**Data block:**
^^^^

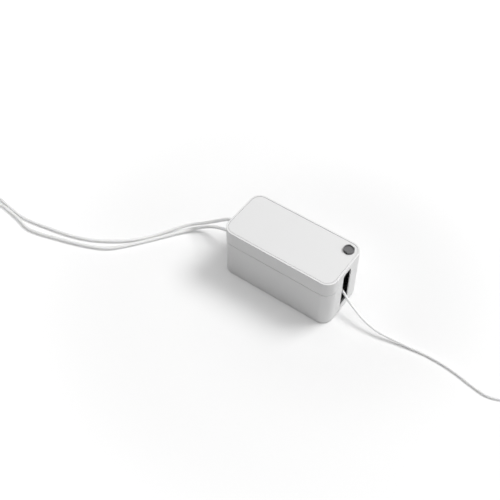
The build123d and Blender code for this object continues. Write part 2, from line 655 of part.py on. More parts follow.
gland_root = Plane(origin=(STRIP_LEFT, GLAND_Y, MAINS_EXIT_Z), z_dir=(-1, 0, 0))
gland_relief = relief(gland_root, MAINS_RELIEF_LEN, MAINS_D, RELIEF_WALL)
with BuildPart() as mains_relief:
    add(gland_relief)
    with BuildSketch(Plane.YZ.offset(STRIP_LEFT)):
        with Locations((GLAND_Y, MAINS_EXIT_Z)):
            Circle(GLAND_R)
    extrude(amount=STRIP_WALL + PART_GAP)
    with BuildSketch(Plane.YZ.offset(STRIP_LEFT + STRIP_WALL + PART_GAP)):
        with Locations((GLAND_Y, MAINS_EXIT_Z)):
            Circle(GLAND_R + GLAND_FLANGE_W)
    extrude(amount=GLAND_FLANGE_T)
save(mains_relief.part, "mains_relief")


def strip_plug(name, x, size_x, size_y, side, diameter):
    """Flat plug in an outlet, its lead leaving along X towards one side."""
    root = Plane(origin=(x + side * size_x / 2, STRIP_Y, PLUG_EXIT_Z), z_dir=(side, 0, 0))
    plug_relief = relief(root, PLUG_RELIEF_LEN, diameter, RELIEF_WALL)
    with BuildPart() as plug:
        with BuildSketch(Plane.XY.offset(PLUG_Z)):
            with Locations((x, STRIP_Y)):
                RectangleRounded(size_x, size_y, PLUG_R)
        extrude(amount=PLUG_H)
        fillet(plug.faces().sort_by(Axis.Z)[-1].edges(), PLUG_R / 2)
        add(plug_relief)
    save(plug.part, f"{name}_body")
    for contact, dy in (("live", -BLADE_DY), ("neutral", BLADE_DY)):
        with BuildPart() as blade:
            with BuildSketch(Plane.XY.offset(PLUG_Z)):
                with Locations((x + BLADE_DX, STRIP_Y + dy)):
                    Rectangle(BLADE_W, BLADE_T)
            extrude(amount=-BLADE_LEN)
        save(blade.part, f"{name}_{contact}_blade")


strip_plug("left_plug", OUTLET_XS[0], LEFT_PLUG_X, LEFT_PLUG_Y, -1, LEFT_LEAD_D)
strip_plug("right_plug", OUTLET_XS[1], RIGHT_PLUG_X, RIGHT_PLUG_Y, 1, RIGHT_LEAD_D)

with BuildPart() as left_plug_earth_pin:
    with BuildSketch(Plane.XY.offset(PLUG_Z)):
        with Locations((OUTLET_XS[0] + BLADE_DX - EARTH_SPACING, STRIP_Y)):
            Circle(EARTH_R)
    extrude(amount=-EARTH_LEN)
save(left_plug_earth_pin.part, "left_plug_earth_pin")


# ================================================================ leads
def corner_radii(points):
    """Radius of each corner: as large as its two runs allow."""
    corners = [Vector(*p) for p in points]
    radii = []
    for before, here, after in zip(corners, corners[1:], corners[2:]):
        first = here - before
        second = after - here
        half_turn = radians(first.get_angle(second)) / 2
        radii.append(0.45 * min(first.length, second.length) / tan(half_turn))
    return radii


def lead_tube(name, points, diameter):
    """Plain tube along the stretch of a lead that isn't coiled."""
    radii = corner_radii(points)
    with BuildPart() as tube:
        with BuildLine() as path:
            FilletPolyline(*points, radius=radii)
        line = path.wires()[0]
        with BuildSketch(Plane(origin=line @ 0, z_dir=line % 0)):
            Circle(diameter / 2)
        sweep(path=line)
    expected = pi * diameter**2 / 4 * line.length
    print(f"{name}: length {line.length:.0f}, tightest radius {min(radii) / diameter:.1f} diameters, "
          f"volume against section times length {tube.part.volume / expected:.4f}")
    print("   radii", " ".join(f"{r:.0f}" for r in radii))
    save(tube.part, name)
    return line.length


def coiled_end(name, points, diameter, turn_r, layer_turns):
    """Coil of two layers that the route runs into, turning left, with its tie and its tail.
    Returns the heading of the tail and the point where it ends, above its floor spot."""
    end = Vector(*points[-1])
    run = end - Vector(*points[-2])
    heading = Vector(run.X, run.Y, 0).normalized()
    left = Vector(-heading.Y, heading.X, 0)
    outer_turn = (turn_r + layer_turns / 2) * diameter
    width = (layer_turns + 1) * diameter
    middle = turn_r * diameter
    centre = Vector(end.X, end.Y, 0) + left * outer_turn
    with BuildPart() as coil:
        with BuildSketch(Plane(origin=centre, x_dir=(1, 0, 0), z_dir=(0, -1, 0))):
            with Locations((middle, COIL_LIFT + diameter)):
                RectangleRounded(width, 2 * diameter, diameter / 2.2)
        revolve(axis=Axis(centre, (0, 0, 1)))
    save(coil.part, f"{name}_coil")
    tie_plane = Plane(origin=centre + left * middle, x_dir=left, z_dir=heading)
    inside = middle - width / 2
    bulge = inside - sqrt(inside**2 - (TIE_W / 2) ** 2)
    tie_x = width + 2 * (TIE_GAP + bulge)
    tie_z = 2 * diameter + 2 * TIE_GAP
    with BuildPart() as tie:
        with BuildSketch(tie_plane):
            with Locations((0, COIL_LIFT + diameter)):
                RectangleRounded(tie_x + 2 * TIE_T, tie_z + 2 * TIE_T, diameter / 2)
                RectangleRounded(tie_x, tie_z, diameter / 2 - TIE_T, mode=Mode.SUBTRACT)
        extrude(amount=TIE_W / 2, both=True)
    save(tie.part, f"{name}_tie")
    return heading, Vector(end.X, end.Y, COIL_LIFT + 1.5 * diameter)


def far_end(name, heading, leaves, diameter, size, relief_length):
    """Tail of a lead and the body of its far plug, on the floor beside the coil.
    Returns the body and the plane of its face."""
    width, height, length = size
    mouth = Vector(leaves.X, leaves.Y, FAR_LIFT + height / 2) + heading * TAIL * diameter
    tail_run = mouth - leaves
    with BuildPart() as tail:
        with BuildSketch(Plane(origin=leaves, z_dir=tail_run.normalized())):
            Circle(diameter / 2)
        extrude(amount=tail_run.length)
    save(tail.part, f"{name}_tail")
    face = Plane(
        origin=mouth + heading * (relief_length + length),
        x_dir=(-heading.Y, heading.X, 0),
        z_dir=heading,
    )
    root = Plane(origin=mouth + heading * relief_length, z_dir=-heading)
    plug_relief = relief(root, relief_length, diameter, FAR_RELIEF_WALL)
    with BuildPart() as body:
        with BuildSketch(face):
            RectangleRounded(width, height, height / 4)
        with BuildSketch(face.offset(-length)):
            RectangleRounded(width * NECK_SCALE, height * NECK_SCALE, height * NECK_SCALE / 4)
        loft()
        add(plug_relief)
    return body.part, face


def lead(name, points, diameter, turn_r, layer_turns, size, relief_length):
    """One lead from its strain relief to its far plug; prints its whole length."""
    routed = lead_tube(name, points, diameter)
    heading, leaves = coiled_end(name, points, diameter, turn_r, layer_turns)
    body, face = far_end(name, heading, leaves, diameter, size, relief_length)
    coiled = 2 * layer_turns * 2 * pi * turn_r * diameter
    print(f"{name}: whole length about {routed + coiled + TAIL * diameter:.0f}")
    return body, face


mains_body, mains_face = lead(
    "mains_lead", MAINS_ROUTE, MAINS_D, MAINS_COIL_R, MAINS_LAYER_TURNS, MAINS_PLUG, MAINS_PLUG_RELIEF
)
save(mains_body, "mains_plug_body")
for contact, dx in (("live", -BLADE_DY), ("neutral", BLADE_DY)):
    with BuildPart() as blade:
        with BuildSketch(mains_face):
            with Locations((dx, PIN_RISE)):
                Rectangle(BLADE_T, BLADE_W)
        extrude(amount=BLADE_LEN)
    save(blade.part, f"mains_plug_{contact}_blade")
with BuildPart() as mains_plug_earth_pin:
    with BuildSketch(mains_face):
        with Locations((0, PIN_RISE - EARTH_SPACING)):
            Circle(EARTH_R)
    extrude(amount=EARTH_LEN)
save(mains_plug_earth_pin.part, "mains_plug_earth_pin")

left_body, left_face = lead(
    "left_lead", LEFT_ROUTE, LEFT_LEAD_D, LEFT_COIL_R, LEFT_LAYER_TURNS, LEFT_CONNECTOR, LEFT_CONNECTOR_RELIEF
)
with BuildPart() as left_connector:
    add(left_body)
    with BuildSketch(left_face):
        with Locations((-CONTACT_SPACING / 2, -CONTACT_RISE / 2), (CONTACT_SPACING / 2, -CONTACT_RISE / 2)):
            Rectangle(CONTACT_T, CONTACT_W)
        with Locations((0, CONTACT_RISE / 2)):
            Rectangle(CONTACT_T, CONTACT_W)
    extrude(amount=-CONTACT_DEPTH, mode=Mode.SUBTRACT)
save(left_connector.part, "left_connector")

right_body, right_face = lead(
    "right_lead", RIGHT_ROUTE, RIGHT_LEAD_D, RIGHT_COIL_R, RIGHT_LAYER_TURNS, RIGHT_CONNECTOR,
    RIGHT_CONNECTOR_RELIEF,
)
with BuildPart() as right_connector:
    add(right_body)
    with BuildSketch(right_face):
        with Locations((-PIN_HOLE_SPACING / 2, 0), (PIN_HOLE_SPACING / 2, 0)):
            Circle(PIN_HOLE_R)
    extrude(amount=-PIN_HOLE_DEPTH, mode=Mode.SUBTRACT)
save(right_connector.part, "right_connector")
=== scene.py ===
# %% [markdown]
# # A cable management box
# A lidded box with rounded corners hides a power strip. Three leads come out of the slots in
# its ends. The engineering model is loaded as a fixed frame: every piece below is made in
# metres, in the same place, and rides on one of the frame's bodies.

# %% Load the frame
import json
from math import cos, pi, radians, sin

import bpy
import numpy as np
from mathutils import Matrix, Vector


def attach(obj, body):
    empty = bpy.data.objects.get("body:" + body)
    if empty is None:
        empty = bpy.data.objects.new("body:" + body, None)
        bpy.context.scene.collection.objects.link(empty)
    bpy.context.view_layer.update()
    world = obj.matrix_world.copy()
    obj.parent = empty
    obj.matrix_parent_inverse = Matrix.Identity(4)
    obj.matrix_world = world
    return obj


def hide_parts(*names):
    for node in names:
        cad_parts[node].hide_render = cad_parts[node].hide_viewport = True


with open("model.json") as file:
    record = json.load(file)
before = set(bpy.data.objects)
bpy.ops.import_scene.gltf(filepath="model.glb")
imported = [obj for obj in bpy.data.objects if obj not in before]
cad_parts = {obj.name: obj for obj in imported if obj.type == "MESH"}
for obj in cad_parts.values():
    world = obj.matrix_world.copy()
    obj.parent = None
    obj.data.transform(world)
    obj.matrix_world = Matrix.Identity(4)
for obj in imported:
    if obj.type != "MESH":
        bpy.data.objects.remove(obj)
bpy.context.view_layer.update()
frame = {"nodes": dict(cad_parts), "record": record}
nodes = frame["nodes"]

MM = 0.001  # tables of sizes are in millimetres, meshes in metres
UP = np.array((0.0, 0.0, 1.0))

# %% [markdown]
# ## The camera
# A long lens far away keeps the box's edges nearly parallel. A camera looks along its own
# -Z, so its turn is built from three unit vectors: to its right, up, and back to the eye.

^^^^

Return, unchanged, each line from the line containing "obj.matrix_world = Matrix.Identity(4)" through the last line of the material.

**Response to the task:**
    obj.matrix_world = Matrix.Identity(4)
for obj in imported:
    if obj.type != "MESH":
        bpy.data.objects.remove(obj)
bpy.context.view_layer.update()
frame = {"nodes": dict(cad_parts), "record": record}
nodes = frame["nodes"]

MM = 0.001  # tables of sizes are in millimetres, meshes in metres
UP = np.array((0.0, 0.0, 1.0))

# %% [markdown]
# ## The camera
# A long lens far away keeps the box's edges nearly parallel. A camera looks along its own
# -Z, so its turn is built from three unit vectors: to its right, up, and back to the eye.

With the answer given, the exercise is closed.